Clark Reehm of Russellville, Ark., a BASS tournament pro, fishes the BASS Elite Series and the BASS Central Opens. Although Reehm attended Louisiana Tech, he didn’t actually start fishing the river until 5 or 6 years ago. Reehm finished eighth in the 2008 Bassmaster Classic, but didn’t qualify for the 2009 Classic.
“The 2009 Bassmaster Classic tournament will be won within 3 miles of the boat ramp at Clarks, which is on Pool 5 down by the lock,” Reehm predicted, “because that’s where anglers will find productive backwater fishing. Cooley’s, a historical February producer of large bags of big bass, and Stephens Lake on Pool 4 both have been placed off-limits for the tournament because they’re private areas.
“The tournament may be won in the lower end of Pool 4 around Sullivan and the Jungle. The contestant who fishes in the backwaters of Pools 4 or 5, with their heavy cover and standing timber, may win the Classic. Identifying the ditches and the ridges that go through cover will be the key to finding the type of cover that will hold the most bass.

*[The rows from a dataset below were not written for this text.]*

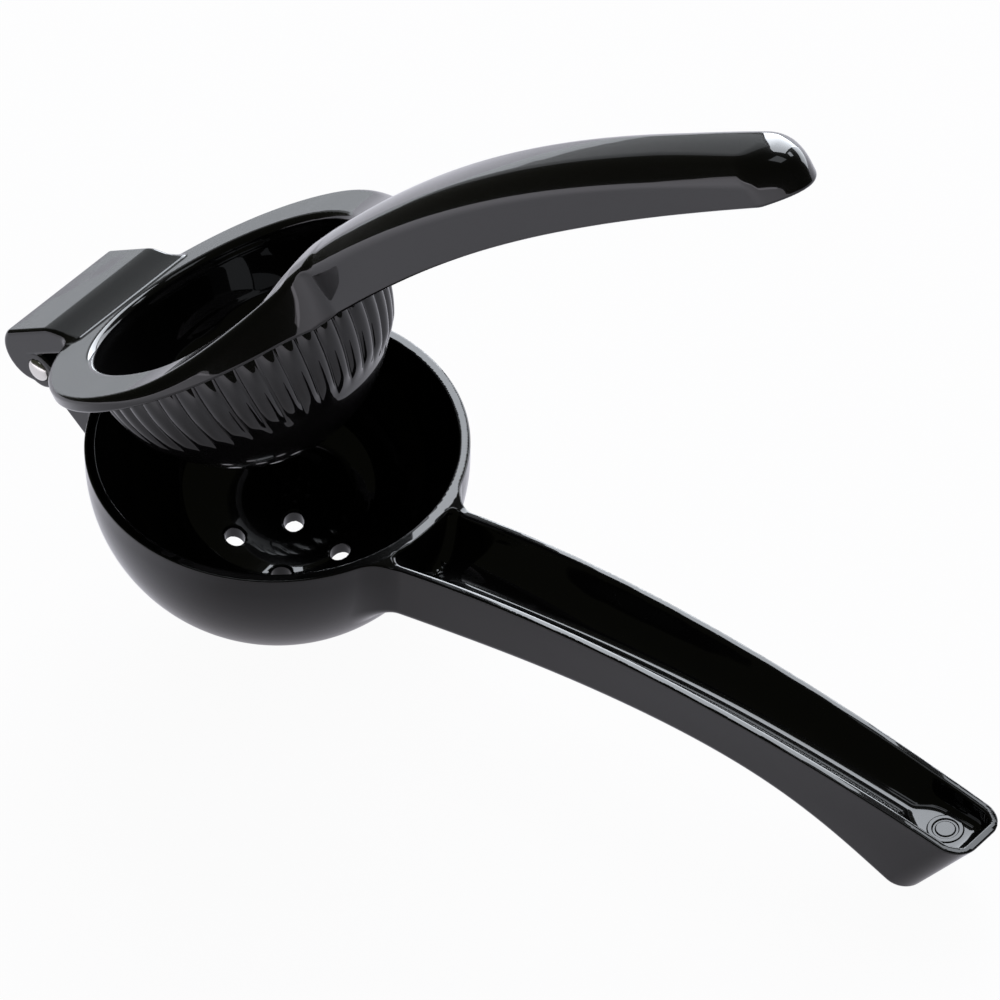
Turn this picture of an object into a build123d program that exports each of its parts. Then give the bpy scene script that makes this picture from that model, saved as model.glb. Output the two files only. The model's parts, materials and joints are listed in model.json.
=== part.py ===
from build123d import *
from math import asin, atan2, cos, degrees, hypot, pi, sin, sqrt
import os

# Hinged lemon squeezer. Lengths are in millimetres and angles in degrees.
#
# Each casting is drawn with the bowl level: X runs from the hinge to the handle ends,
# Z is up, and the centre of the bowl's rim is the origin. The press arm is drawn closed
# over the bowl and then opened about the hinge. At the end everything is set down as it
# stands on a table, on the flat under the bowl and the heel of the lower handle, with
# the origin under the middle of the whole squeezer.
#
# Places along the handles are distances beyond the outside of the bowl. Heights are
# measured from the rim of the bowl.

# Bowl
BOWL_RADIUS = 38.0
BOWL_WALL = 2.2
BOWL_FLOOR = 3.2
BOWL_SKIRT = 3.4
RIM_ROUNDING = 0.7
REST_FLAT_DIAMETER = 14.0

# Strainer: one hole in the middle and a ring of holes round it
STRAINER_HOLE_DIAMETER = 4.1
STRAINER_RING_RADIUS = 12.5
STRAINER_RING_COUNT = 6

# Lower handle, an open channel that ends in a heel
LOWER_REACH = 138.5
LOWER_END_HEIGHT = 13.2
LOWER_ROOT_TOP = -2.85
LOWER_ROOT_BOTTOM = -15.9
LOWER_TOP_BENDS = ((42.0, 12.75), (88.8, 16.4))
LOWER_UNDER_BENDS = ((88.4, 13.5), (104.1, 0.7))
HEEL_SETBACK = 12.7
HEEL_HEIGHT = -6.0
HEEL_LEAD = 1.8
HEEL_RISE = 0.55
HEEL_ROUNDING = 2.5
LOWER_ROOT_WIDTH = 20.4
LOWER_END_WIDTH = 13.4
LOWER_EDGE_ROUNDING = 2.0
CHANNEL_LAND = 1.6
CHANNEL_ROOT_DEPTH = 8.0
CHANNEL_MIDDLE_DEPTH = 9.0
CHANNEL_END_DEPTH = 4.7
CHANNEL_END_WALL = 3.2
NECK_WALL = 3.0
HANDLE_BURY = 5.0

# Hinge
HINGE_REACH = 12.0
HINGE_DROP = 1.6
HINGE_WIDTH = 31.0
PIN_DIAMETER = 5.0
PIN_DOME = 1.0
PIN_RUNNING_CLEARANCE = 0.05
EAR_RADIUS = 4.5
KNUCKLE_RADIUS = 5.2
KNUCKLE_WIDTH = 17.6
KNUCKLE_SIDE_GAP = 0.35
KNUCKLE_BRIDGE_GAP = 0.8
EAR_SWEEP_RADIUS = 7.6
LUG_FOOT_REACH = 5.7
LUG_FOOT_DROP = 5.6
LUG_ROOT_DROP = 14.6
OPEN_ANGLE = 35.6

# Hinge block of the press arm, with the arm closed
BLOCK_TOP = 7.6
BLOCK_CREASE_REACH = 1.8
BLOCK_BACK = 7.9
BLOCK_BACK_HEIGHT = 2.6
BLOCK_BACK_EDGE = 4.0
BLOCK_TOE_BACK = 5.1
BLOCK_TOE_DROP = 1.9

# Flange ring of the press arm, with the arm closed
FLANGE_OVERHANG = 0.8
FLANGE_GAP = 1.6
FLANGE_THICKNESS = 3.1
FLANGE_RAMP_START = 8.0
FLANGE_RAMP_RISE = 8.1
FLANGE_SLOPE_REACH = 7.0
FLARE_REACH = 8.5
FLARE_WIDTH = 18.4
FLARE_ROUNDING = 5.0
FLARE_TOP = 13.0

# Press cup
PEEL_ROOM = 4.8
CUP_WALL = 1.5
RIB_COUNT = 42
RIB_DEPTH = 1.0
RIB_CREST = 0.9
RIB_END_DEPTH = 17.0

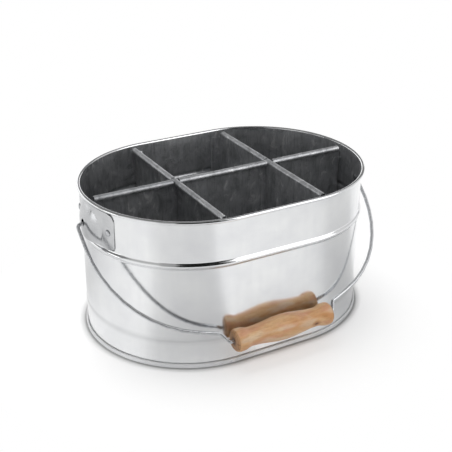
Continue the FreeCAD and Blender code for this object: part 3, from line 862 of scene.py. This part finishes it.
def turned(name, sides, inside, steps, finish, place=Matrix()):
    """An outline of (radius, along) turned round X; the lathe's path runs at the radius inside."""
    outline = [(radius - inside, along) for radius, along in sides]
    z_to_x = Matrix.Rotation(math.radians(90), 4, "Y")
    return grow(section_object(name, outline), tub_sweep, {
        "Round end radius": metres(inside),
        "Half straight": 0.0,
        "Steps": steps,
        "Material": finish,
    }, place @ z_to_x)


def s_bend(run, drop):
    """Radius and turn of two equal arcs that step a line sideways by drop over a length of run."""
    turn = 2 * math.atan(drop / run)
    return run / 2 / math.sin(turn), math.degrees(turn)


bulge_radius, bulge_turn = s_bend(BULGE_PLACE - WAIST_PLACE, GRIP_BULGE - GRIP_WAIST)
belly_radius, belly_turn = s_bend(WAIST_PLACE, GRIP_BELLY - GRIP_WAIST)
half_grip = bent((GRIP_HALF, BORE), 90, [
    ("go", GRIP_BULGE - GRIP_EDGE - BORE),
    ("left", GRIP_EDGE, 90),
    ("go", GRIP_HALF - GRIP_EDGE - BULGE_PLACE),
    ("left", bulge_radius, bulge_turn),
    ("right", bulge_radius, bulge_turn),
    ("right", belly_radius, belly_turn),
    ("left", belly_radius, belly_turn),
])
grip_sides = [(radius, along) for along, radius in half_grip]
grip_sides += [(radius, -along) for along, radius in half_grip[-2::-1]]
wood_grip = turned("wood_grip_turned", grip_sides, inside=6.0, steps=96, finish=oiled_wood,
                   place=Matrix.Translation(GRIP_AXIS))
fitted(wood_grip, "grip", "wood_grip")

# %% [markdown]
# ## The rivets of the ears
#
# Each ear is held by two round-head rivets, closed on the inside of the tub.  One rivet is turned on
# the same lathe, and an instance of it is set on each place, turned square to the wall.  Their heads
# stand 1.2 mm proud and catch a small ring of light.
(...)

“Some of the biggest drop-offs will be about 8 feet, but the bass will be concentrated on the smaller drop-offs, ridges 3 or 4 feet off the bottom on flats or ditches that drop-off 2 or 3 feet.”
Reehm believes that the 2009 Classic will be a power-bait tournament, and almost every angler will be fishing spinnerbaits and jigs.
“Most anglers will depend on their spinnerbaits to locate and catch the most bass and work through the really tough cover of the Red River,” he said. “Square-billed and lipless crankbaits and creature baits like Brush Hogs and plastic crawfish also will be productive.”
Reehm pointed out that many Classic winners have won by using different looking and acting baits than the bass usually see in that time and place.
“Although the Red River is known as a spinnerbait and flipping-type of river, I won’t be surprised if crankbait fishermen trigger strikes and catch a lot of bass bouncing those crankbaits off the cover,” he said.
And Reehm expects the BASS river rats, fishermen who consistently perform well in river tournaments, to do well.